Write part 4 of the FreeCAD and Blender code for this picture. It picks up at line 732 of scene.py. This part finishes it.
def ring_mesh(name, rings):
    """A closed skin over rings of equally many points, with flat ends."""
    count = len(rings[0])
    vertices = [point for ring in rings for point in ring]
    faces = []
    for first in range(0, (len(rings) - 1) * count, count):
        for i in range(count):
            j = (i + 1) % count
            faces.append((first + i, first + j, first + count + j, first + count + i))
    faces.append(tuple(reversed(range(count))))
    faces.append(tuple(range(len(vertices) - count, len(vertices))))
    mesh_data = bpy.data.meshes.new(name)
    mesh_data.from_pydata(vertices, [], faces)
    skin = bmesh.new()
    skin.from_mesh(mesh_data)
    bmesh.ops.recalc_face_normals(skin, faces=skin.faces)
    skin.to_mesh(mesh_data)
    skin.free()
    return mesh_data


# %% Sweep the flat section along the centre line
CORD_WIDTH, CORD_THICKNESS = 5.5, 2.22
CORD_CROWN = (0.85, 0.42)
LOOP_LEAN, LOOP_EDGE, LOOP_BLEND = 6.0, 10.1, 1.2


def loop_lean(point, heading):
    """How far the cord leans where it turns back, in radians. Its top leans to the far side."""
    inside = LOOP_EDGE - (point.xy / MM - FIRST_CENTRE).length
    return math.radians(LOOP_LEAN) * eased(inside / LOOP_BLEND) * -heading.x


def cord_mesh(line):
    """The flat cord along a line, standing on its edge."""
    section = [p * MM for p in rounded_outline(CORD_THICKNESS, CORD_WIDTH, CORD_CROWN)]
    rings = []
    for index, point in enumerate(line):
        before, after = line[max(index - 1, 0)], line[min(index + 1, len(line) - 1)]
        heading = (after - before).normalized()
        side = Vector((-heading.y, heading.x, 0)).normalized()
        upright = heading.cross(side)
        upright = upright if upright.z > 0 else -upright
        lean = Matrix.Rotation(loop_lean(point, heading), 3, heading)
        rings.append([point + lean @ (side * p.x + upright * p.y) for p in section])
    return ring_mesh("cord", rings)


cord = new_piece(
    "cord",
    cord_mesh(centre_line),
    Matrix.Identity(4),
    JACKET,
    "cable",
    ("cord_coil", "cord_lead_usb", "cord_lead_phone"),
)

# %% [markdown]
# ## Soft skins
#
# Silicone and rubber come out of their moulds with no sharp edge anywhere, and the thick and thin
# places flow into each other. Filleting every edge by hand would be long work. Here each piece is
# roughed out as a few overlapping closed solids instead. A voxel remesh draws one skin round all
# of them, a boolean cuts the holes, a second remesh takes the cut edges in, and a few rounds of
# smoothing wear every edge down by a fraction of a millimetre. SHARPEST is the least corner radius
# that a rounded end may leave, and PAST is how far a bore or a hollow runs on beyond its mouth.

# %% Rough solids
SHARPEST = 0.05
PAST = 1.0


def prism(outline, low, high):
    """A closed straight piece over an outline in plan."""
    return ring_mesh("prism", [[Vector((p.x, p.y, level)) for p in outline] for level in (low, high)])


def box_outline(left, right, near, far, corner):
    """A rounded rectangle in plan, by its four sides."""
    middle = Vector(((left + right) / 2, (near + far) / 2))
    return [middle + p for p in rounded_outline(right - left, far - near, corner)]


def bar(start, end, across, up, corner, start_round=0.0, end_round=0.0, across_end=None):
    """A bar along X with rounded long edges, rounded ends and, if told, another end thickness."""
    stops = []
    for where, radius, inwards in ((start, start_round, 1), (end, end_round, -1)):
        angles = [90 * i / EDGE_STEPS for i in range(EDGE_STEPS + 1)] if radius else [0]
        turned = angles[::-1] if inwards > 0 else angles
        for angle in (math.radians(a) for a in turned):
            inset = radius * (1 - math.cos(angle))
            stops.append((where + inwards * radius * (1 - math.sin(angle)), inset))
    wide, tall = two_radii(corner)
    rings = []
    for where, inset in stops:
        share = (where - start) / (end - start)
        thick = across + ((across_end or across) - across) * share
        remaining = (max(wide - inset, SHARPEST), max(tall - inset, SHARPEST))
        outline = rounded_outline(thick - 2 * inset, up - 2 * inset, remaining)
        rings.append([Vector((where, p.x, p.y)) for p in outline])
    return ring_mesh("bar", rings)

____

Recite the full listing above exactly.

Write part 4 of the FreeCAD and Blender code for this picture. It picks up at line 732 of scene.py. This part finishes it.
def ring_mesh(name, rings):
    """A closed skin over rings of equally many points, with flat ends."""
    count = len(rings[0])
    vertices = [point for ring in rings for point in ring]
    faces = []
    for first in range(0, (len(rings) - 1) * count, count):
        for i in range(count):
            j = (i + 1) % count
            faces.append((first + i, first + j, first + count + j, first + count + i))
    faces.append(tuple(reversed(range(count))))
    faces.append(tuple(range(len(vertices) - count, len(vertices))))
    mesh_data = bpy.data.meshes.new(name)
    mesh_data.from_pydata(vertices, [], faces)
    skin = bmesh.new()
    skin.from_mesh(mesh_data)
    bmesh.ops.recalc_face_normals(skin, faces=skin.faces)
    skin.to_mesh(mesh_data)
    skin.free()
    return mesh_data


# %% Sweep the flat section along the centre line
CORD_WIDTH, CORD_THICKNESS = 5.5, 2.22
CORD_CROWN = (0.85, 0.42)
LOOP_LEAN, LOOP_EDGE, LOOP_BLEND = 6.0, 10.1, 1.2


def loop_lean(point, heading):
    """How far the cord leans where it turns back, in radians. Its top leans to the far side."""
    inside = LOOP_EDGE - (point.xy / MM - FIRST_CENTRE).length
    return math.radians(LOOP_LEAN) * eased(inside / LOOP_BLEND) * -heading.x


def cord_mesh(line):
    """The flat cord along a line, standing on its edge."""
    section = [p * MM for p in rounded_outline(CORD_THICKNESS, CORD_WIDTH, CORD_CROWN)]
    rings = []
    for index, point in enumerate(line):
        before, after = line[max(index - 1, 0)], line[min(index + 1, len(line) - 1)]
        heading = (after - before).normalized()
        side = Vector((-heading.y, heading.x, 0)).normalized()
        upright = heading.cross(side)
        upright = upright if upright.z > 0 else -upright
        lean = Matrix.Rotation(loop_lean(point, heading), 3, heading)
        rings.append([point + lean @ (side * p.x + upright * p.y) for p in section])
    return ring_mesh("cord", rings)


cord = new_piece(
    "cord",
    cord_mesh(centre_line),
    Matrix.Identity(4),
    JACKET,
    "cable",
    ("cord_coil", "cord_lead_usb", "cord_lead_phone"),
)

# %% [markdown]
# ## Soft skins
#
# Silicone and rubber come out of their moulds with no sharp edge anywhere, and the thick and thin
# places flow into each other. Filleting every edge by hand would be long work. Here each piece is
# roughed out as a few overlapping closed solids instead. A voxel remesh draws one skin round all
# of them, a boolean cuts the holes, a second remesh takes the cut edges in, and a few rounds of
# smoothing wear every edge down by a fraction of a millimetre. SHARPEST is the least corner radius
# that a rounded end may leave, and PAST is how far a bore or a hollow runs on beyond its mouth.

# %% Rough solids
SHARPEST = 0.05
PAST = 1.0


def prism(outline, low, high):
    """A closed straight piece over an outline in plan."""
    return ring_mesh("prism", [[Vector((p.x, p.y, level)) for p in outline] for level in (low, high)])


def box_outline(left, right, near, far, corner):
    """A rounded rectangle in plan, by its four sides."""
    middle = Vector(((left + right) / 2, (near + far) / 2))
    return [middle + p for p in rounded_outline(right - left, far - near, corner)]


def bar(start, end, across, up, corner, start_round=0.0, end_round=0.0, across_end=None):
    """A bar along X with rounded long edges, rounded ends and, if told, another end thickness."""
    stops = []
    for where, radius, inwards in ((start, start_round, 1), (end, end_round, -1)):
        angles = [90 * i / EDGE_STEPS for i in range(EDGE_STEPS + 1)] if radius else [0]
        turned = angles[::-1] if inwards > 0 else angles
        for angle in (math.radians(a) for a in turned):
            inset = radius * (1 - math.cos(angle))
            stops.append((where + inwards * radius * (1 - math.sin(angle)), inset))
    wide, tall = two_radii(corner)
    rings = []
    for where, inset in stops:
        share = (where - start) / (end - start)
        thick = across + ((across_end or across) - across) * share
        remaining = (max(wide - inset, SHARPEST), max(tall - inset, SHARPEST))
        outline = rounded_outline(thick - 2 * inset, up - 2 * inset, remaining)
        rings.append([Vector((where, p.x, p.y)) for p in outline])
    return ring_mesh("bar", rings)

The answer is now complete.